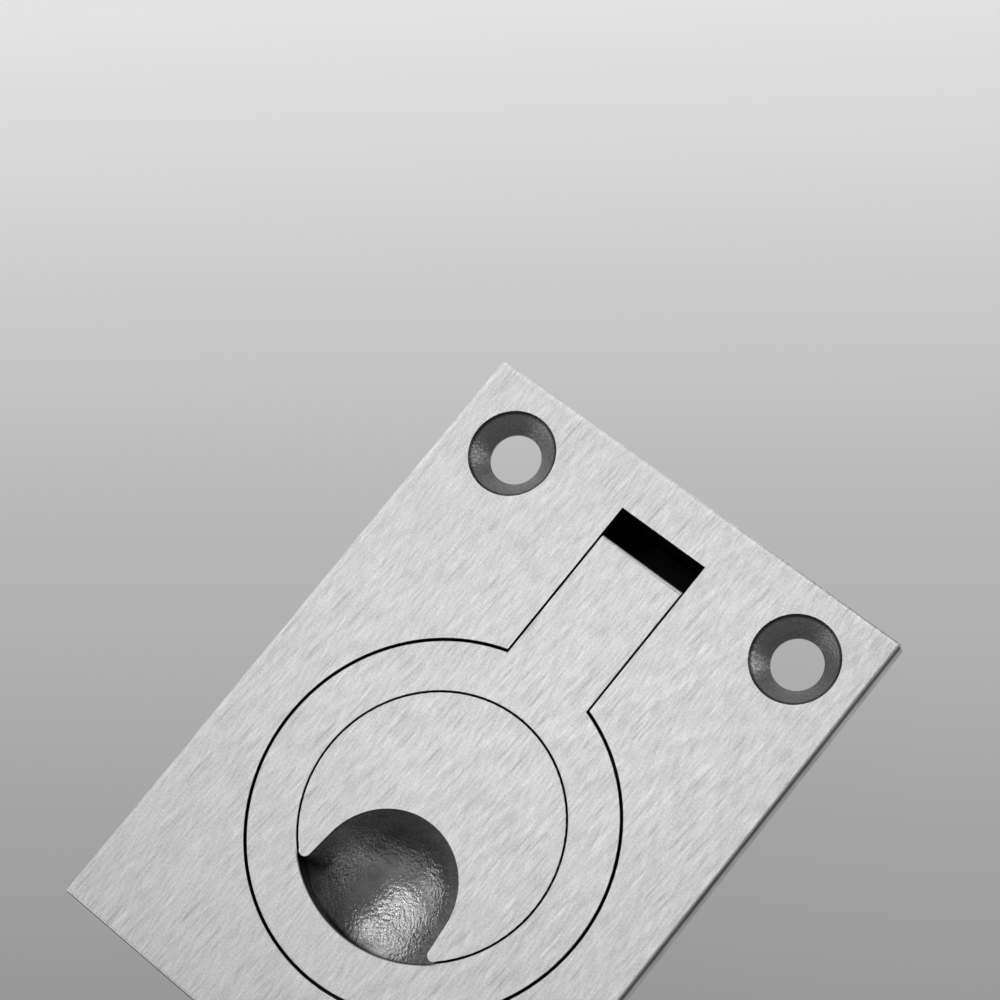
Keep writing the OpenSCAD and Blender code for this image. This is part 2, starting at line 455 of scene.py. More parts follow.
def distance_in_plan(tree, x, y, centre_y):
    """Distance, seen from above, between a point and the place (0, centre_y)."""
    along = combine(tree, "SUBTRACT", y, centre_y)
    offset = shader_node(tree, "ShaderNodeCombineXYZ", {"X": x, "Y": along}).outputs[0]
    return shader_node(tree, "ShaderNodeVectorMath", {0: offset}, operation="LENGTH").outputs["Value"]


def tinted(tree, colour, factor):
    """A colour made darker or lighter by a factor socket."""
    return shader_node(
        tree,
        "ShaderNodeVectorMath",
        {0: tuple(colour[:3]), "Scale": factor},
        operation="SCALE",
    ).outputs[0]


def metal(tree, output, colour, roughness, height, depth, metallic=1.0):
    """Metallic shader whose relief is a height socket, depth metres from its lowest to its highest."""
    relief = shader_node(
        tree,
        "ShaderNodeBump",
        {"Strength": 1.0, "Distance": depth, "Height": height},
    )
    shader = shader_node(
        tree,
        "ShaderNodeBsdfPrincipled",
        {"Base Color": colour, "Roughness": roughness, "Normal": relief.outputs[0], "Metallic": metallic},
    )
    tree.links.new(shader.outputs[0], output.inputs["Surface"])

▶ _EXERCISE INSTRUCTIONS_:
Return every line of the material exactly.

▶ _SOLUTION FOR THIS EXERCISE_:
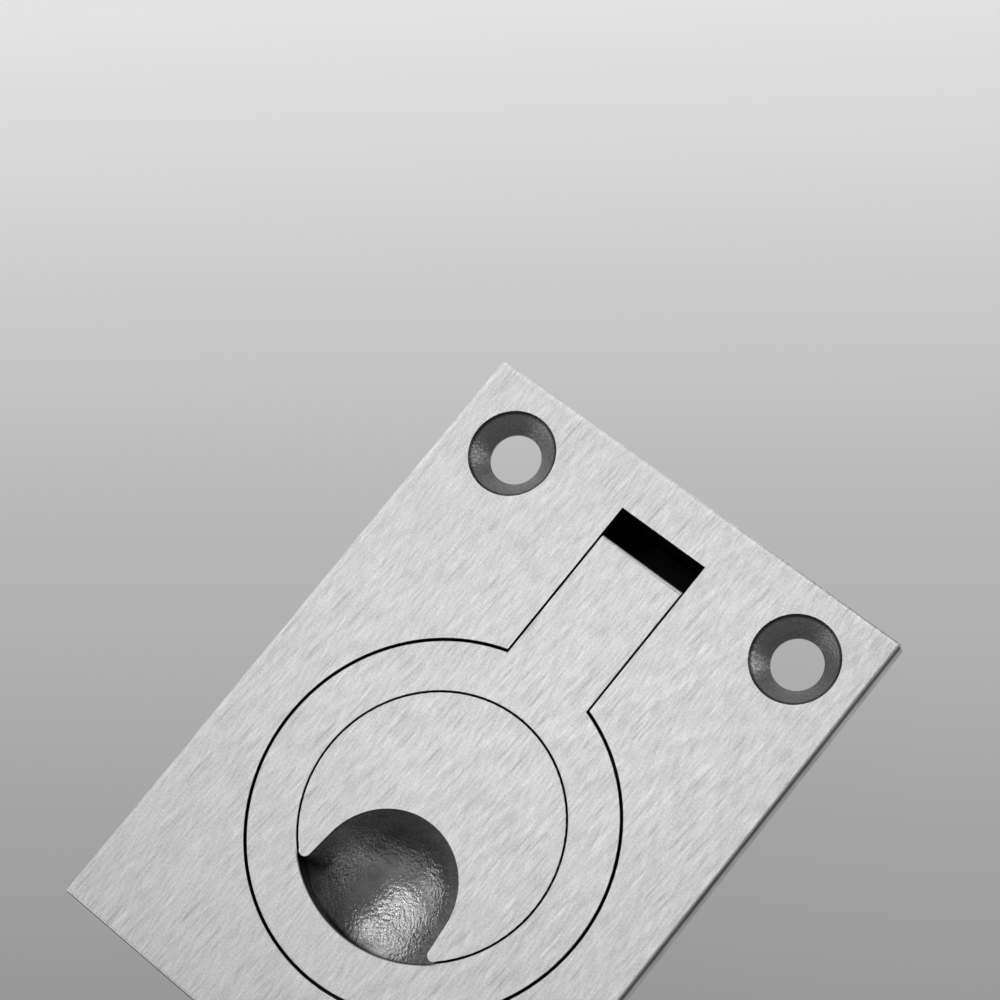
Keep writing the OpenSCAD and Blender code for this image. This is part 2, starting at line 455 of scene.py. More parts follow.
def distance_in_plan(tree, x, y, centre_y):
    """Distance, seen from above, between a point and the place (0, centre_y)."""
    along = combine(tree, "SUBTRACT", y, centre_y)
    offset = shader_node(tree, "ShaderNodeCombineXYZ", {"X": x, "Y": along}).outputs[0]
    return shader_node(tree, "ShaderNodeVectorMath", {0: offset}, operation="LENGTH").outputs["Value"]


def tinted(tree, colour, factor):
    """A colour made darker or lighter by a factor socket."""
    return shader_node(
        tree,
        "ShaderNodeVectorMath",
        {0: tuple(colour[:3]), "Scale": factor},
        operation="SCALE",
    ).outputs[0]


def metal(tree, output, colour, roughness, height, depth, metallic=1.0):
    """Metallic shader whose relief is a height socket, depth metres from its lowest to its highest."""
    relief = shader_node(
        tree,
        "ShaderNodeBump",
        {"Strength": 1.0, "Distance": depth, "Height": height},
    )
    shader = shader_node(
        tree,
        "ShaderNodeBsdfPrincipled",
        {"Base Color": colour, "Roughness": roughness, "Normal": relief.outputs[0], "Metallic": metallic},
    )
    tree.links.new(shader.outputs[0], output.inputs["Surface"])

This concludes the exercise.